How do you best describe your management style? Are you hands-on, laid back, or some place in between? Is it important to “park your ego at the door” in managing people? Each manager has different ways of managing morale. You must hire the best people who can understand and are willing to conform to your standards of excellence. Provide them with the best tools your budget allows. Involve them in all aspects pertaining to department and individual goals, and then establish a system of meetings and reports which allows you to track their progress without interfering with their day-to-day endeavors.

Once a GM or PD has mastered his or her own style, creating a management mission statement for your station or group is an effective way of enlisting your staff and encouraging them to work toward the same goals. Asking them to participate in the process increases morale while creating ownership in the principles important to the collective group.

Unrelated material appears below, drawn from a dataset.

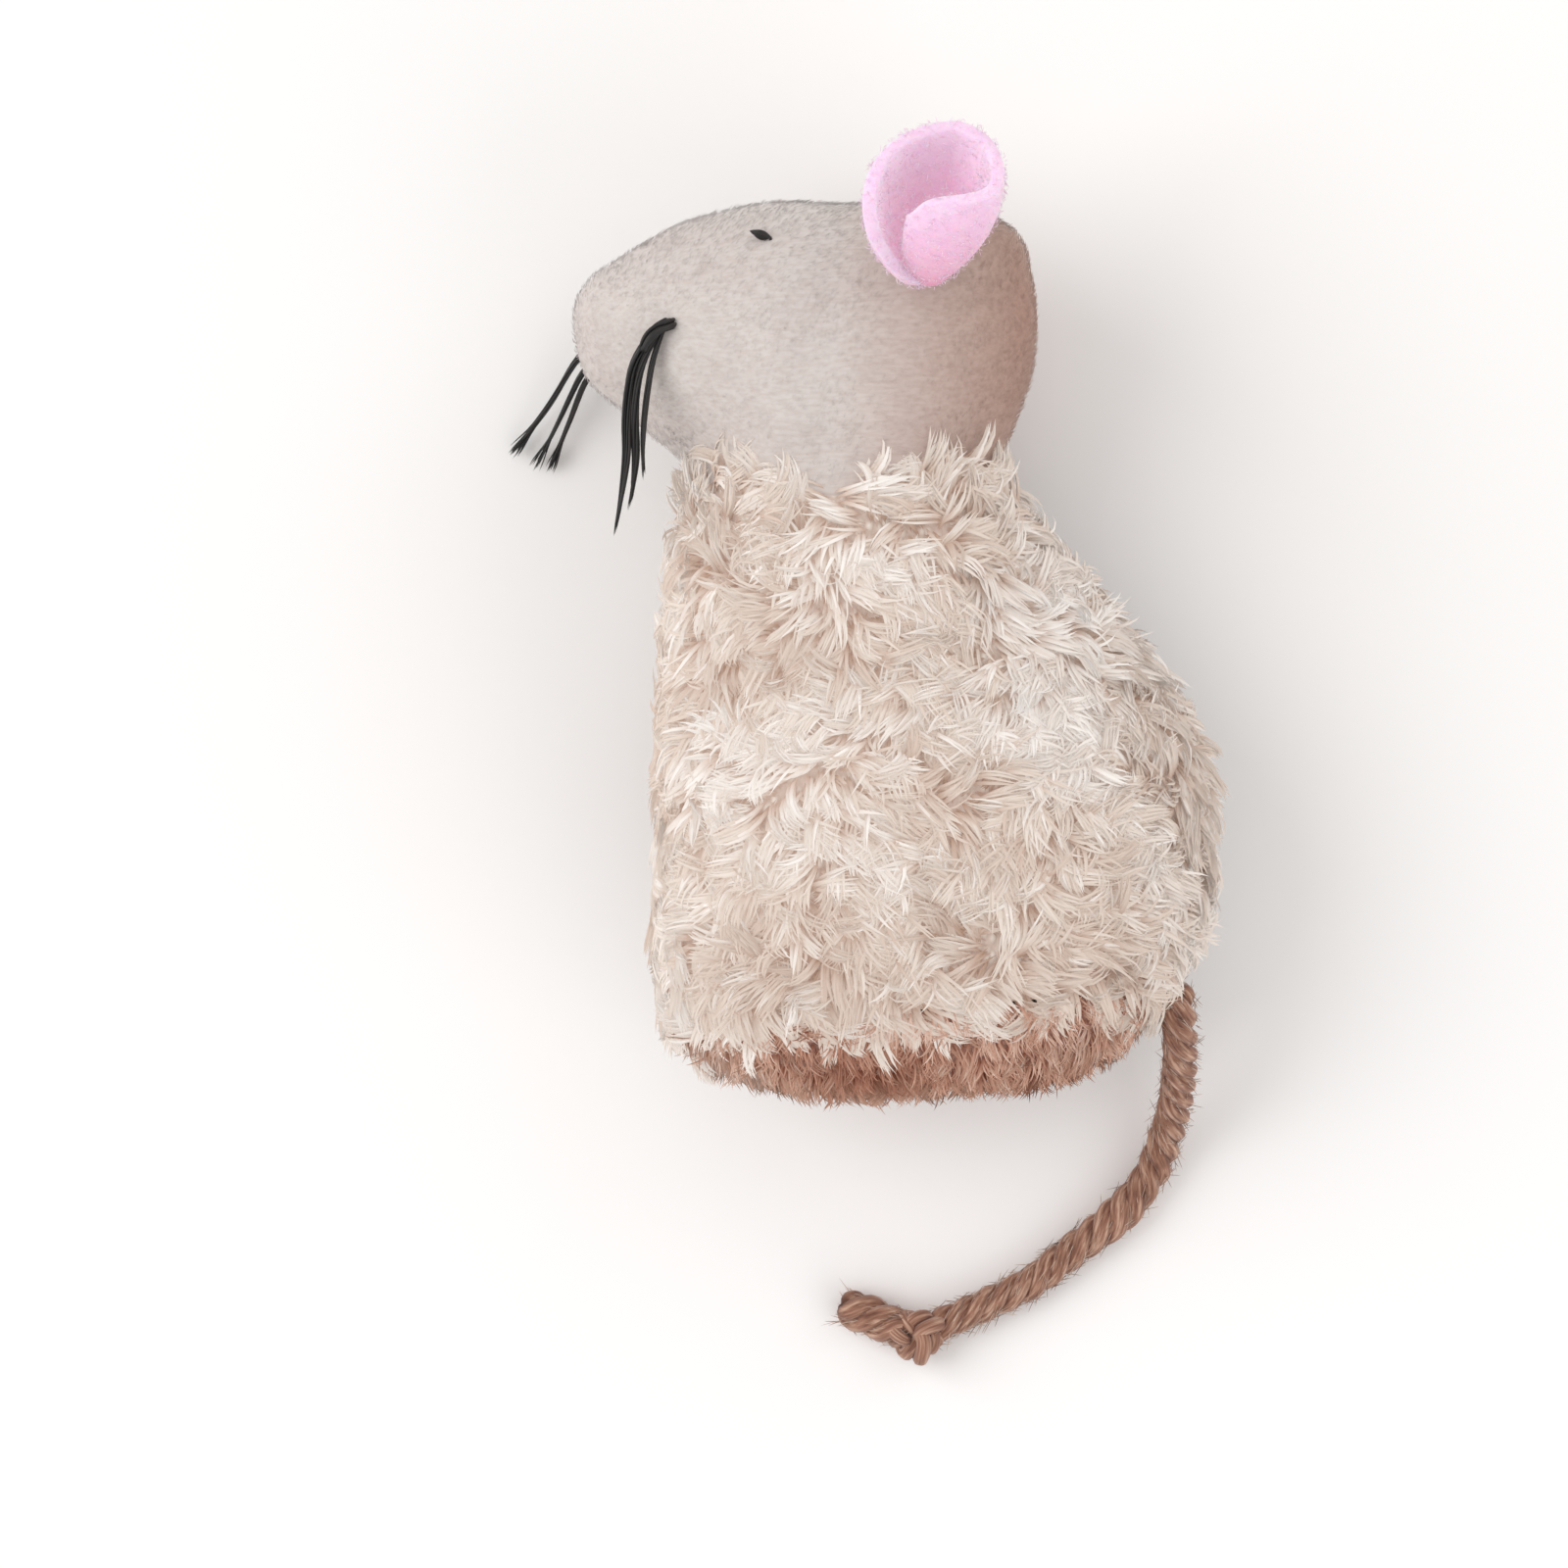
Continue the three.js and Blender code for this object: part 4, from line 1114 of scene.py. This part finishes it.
def felt_fuzz(name, obj, count, body_name, seed):
    """Short fibres standing off the felt."""
    rng = np.random.default_rng(seed)
    mesh = obj.data
    faces = len(mesh.polygons)
    centres, normals, area = np.zeros(3 * faces), np.zeros(3 * faces), np.zeros(faces)
    mesh.polygons.foreach_get("center", centres)
    mesh.polygons.foreach_get("normal", normals)
    mesh.polygons.foreach_get("area", area)
    chosen = rng.choice(len(area), count, p=area / area.sum())
    spread = np.sqrt(area[chosen])[:, None] / MM
    roots = centres.reshape(-1, 3)[chosen] / MM + rng.normal(0, 0.4, (count, 3)) * spread
    normals = normals.reshape(-1, 3)[chosen]
    way = tangent_to(normals, rng.normal(size=(count, 3)))
    lean = np.radians(rng.uniform(20, 70, count)), np.radians(rng.uniform(60, 110, count))
    lines = grown(roots, normals, way, lean, rng.normal(0, 0.6, count), rng.uniform(0.3, 0.65, count), 3)
    radii = rng.uniform(0.02, 0.035, (count, 1)) * NAP_TAPER
    dressed(fibres(name, lines, radii, rng.uniform(0, 1, count)), FELT_FUZZ, body_name, "pink_felt")


near_ear = thickened(rolled_ear(), FELT_THICKNESS)
near_ear.visible_diffuse = False  # thin felt lets the light through into its own hollow
dressed(near_ear, FELT, "ear_near", "pink_felt", "ear_near")
felt_fuzz("ear_near_fuzz", near_ear, 3500, "ear_near", 101)


def folded_ear():
    """The far ear: the same leaf folded in two along one side and pressed flat under the head."""
    low = np.array(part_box("ear_far")[0]) / MM
    across, up = 61, 36
    share = np.linspace(0.02, 1, up)[:, None]
    turn = np.linspace(-1, 1, across)[None]
    width = 4.5 * np.sin(np.pi * np.clip(share * 0.86 + 0.08, 0, 1)) ** 0.75
    x = width * (1 - 2 * np.abs(turn))
    y = -(EAR_FAR_ROOT[1] - low[1] - 0.4) * share + 0 * turn
    layers = FOLDED_LAYERS[0] + (FOLDED_LAYERS[1] - FOLDED_LAYERS[0]) * (0.5 + 0.5 * np.tanh(turn / 0.05))
    z = layers + 0.06 * np.sin(3 * share + x) + 0.9 * (1 - share) ** 5
    lean = math.radians(-12)
    at = np.stack([x * math.cos(lean) - y * math.sin(lean), x * math.sin(lean) + y * math.cos(lean), z], -1)
    at = at + (EAR_FAR_ROOT[0], EAR_FAR_ROOT[1], 0)
    obj = made("ear_far_felt", at.reshape(-1, 3), strips(up, across, closed=False))
    marked(obj, "rise", np.repeat(share.ravel(), across))
    return obj


far_ear = thickened(folded_ear(), PRESSED_FELT)
dressed(far_ear, FELT, "ear_far", "pink_felt", "ear_far")

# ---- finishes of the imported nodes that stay

SEWN = ("back_seam_thread", "belly_seam_thread", "head_seam_thread") + tuple(
    f"{seam}_seam_{side}" for seam in ("gusset", "neck") for side in ("near", "far")
)
KEPT = {name: SEAM_THREAD for name in SEWN} | {
    "tail_seam_end": JUTE, "ear_tack_near": PINK_THREAD, "ear_tack_far": PINK_THREAD,
    "whisker_through_thread": BLACK_THREAD,
}
for node, material in KEPT.items():
    kept = frame["nodes"][node]
    kept.data.materials.clear()
    kept.data.materials.append(material)

# ---- floor and light

LAMP_WIDTH = 1.2  # metres
FLOOR_DROP = 0.00002  # metres under the part, so that the two never share a plane


def floor():
    bpy.ops.mesh.primitive_plane_add(size=6, location=(0, 0, -FLOOR_DROP))
    plane = bpy.context.object
    plane.name = "floor"
    finish = Finish("floor", Roughness=0.9)
    finish.coloured(finish.ramp(finish.noise(finish.place(), 400), (0.4, "f7f6f5"), (0.6, "fbfafa")))
    plane.data.materials.append(finish.material)


def lamp(name, at, power):
    light = bpy.data.lights.new(name, "AREA")
    light.shape, light.size, light.energy = "DISK", LAMP_WIDTH, power
    obj = bpy.data.objects.new(name, light)
    obj.location = at
    obj.rotation_euler = (Vector((0, 0, 0.01)) - Vector(at)).to_track_quat("-Z", "Y").to_euler()
    bpy.context.scene.collection.objects.link(obj)


def daylight(strength):
    world = bpy.data.worlds.new("daylight")
    world.use_nodes = True
    sky = world.node_tree.nodes["Background"].inputs
    sky["Color"].default_value, sky["Strength"].default_value = (1, 0.985, 0.97, 1), strength
    bpy.context.scene.world = world


floor()
lamp("key", (-0.95, 0.2, 0.85), 8)
lamp("fill", (0.8, -0.7, 0.6), 3.5)
lamp("back", (0.75, 0.75, 0.55), 2)
daylight(0.7)
bpy.context.scene.view_settings.view_transform = "Standard"


def corners(bounds):
    return [[float(x) for x in corner] for corner in bounds]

The ultimate mission statement which I use as a “way of life” is if you believe your station or group is the best place in the state or country to work, ultimately the best people will want to work here.

Defining Your Radio Stations Unique Listening Proposition

Ask yourself: why should a listener in your target audience listen to YOUR Radio Station at any given moment vs the competition? You can extend that by saying vs anything else? Including turning off the radio.
List everything done on your Radio Station on a daily basis (on the air). I mean everything!

• We solicit phone calls
• We talk to listeners
• We sweep our quarter hours
• We ask trivia questions

Don’t just list features…Catalogue the things you do on your Radio Station performed repeatedly.

• We tease across all breaks
• We tease upcoming newscasts
• We provide weather checks
• We pound our station name into listeners heads
• We talk about the music
• We perform dedications
• We give showbiz news
• We plug the Radio Station website often
• We inform listeners how to contact the station
• We provide contest details
• We solicit listener criticism
• We mention the names of contest winners
• We inquire as to what listeners are doing
• We try to stump the sports or newscaster with sports trivia
• We provide artist information
• We mention listener birthdays
• We mention celebrity birthdays

When you “brainstorm” the answers come at the end of the session. It’s not the material on-top but the substance you must push for. Now, we’re going to examine the ways to take what you wrote down and proceed to make them larger than life for your audience.

If you start answering your on-air phone calls by saying—“Hi, who’s this?” This is NOT a unique listening proposition. It could be coming from any Radio Station in town. You must discover a way to answer your on-air phone calls that brands it as your Radio Station.

“Hi, what do your friends call you?” Sounds more like a private club. Brand it so it sounds original, real and relatable. Doesn’t need to be brilliant if it’s original, real and relatable. Just original!
How do you end your phone calls? Do you end them the same way as every other personality at the station, or did you create a unique and interesting method? NEVER DO—“What’s your favorite Radio Station?”

Time Checks—When you give the time, can you create a way that listeners know they’re listening to YOUR Radio Station? Can you whisper the calls? Work with a child to record your call letters. With all the big-balls imaging out there, what do you think will stand out?

If you give showbiz news, call it “Tabloid Trash.” Brand it on your own terms. Do custom jingles mentioning outskirt towns. Rotate them. Appears as if you’re including everybody. Obligate a staff member to compile a list of local pubs and bars. When someone calls, ask the caller “How’s everyone down at_______tonight or this afternoon?” Makes you sound “plugged-in.” This might be better used during an afternoon drive or evening show.

Have a list of area High School mascots in your listening area. This takes a lot more prep on the personalities part but how powerful is it when someone calls and asks, “Hey, how are the Cougars doing?” Your response can be “The Cougars are playing the Wildcats tonight. Who are you rooting for?”

Remember, preparing is caring. You’ll sound as if you know everything about your listeners. Understand what your audience does. When you promote the Radio Station website, give your listeners a reason to go see it. “To sign up for our contest “Beat the Toaster,” you must sign up on our website. “When we call your name at 7:20 every weekday morning, you’ll have ten minutes to call us back. We put the toast in and you must come up with the answer to our trivia question, before the toast pops up.” “Answer correctly and receive a $500 dollar gas card.”

It’s very relatable, fun, different. You listeners know what a toaster is. Extremely visual and completely ridiculous. If another station in your market plays “Beat the Toaster,” they’ll seem pretty foolish. To hear “Beat the Toaster” you can only be listening to ___________________.” It must seize the attention of your listeners. The more you can make a feature your own (Branding), the more you stand out from the crowd.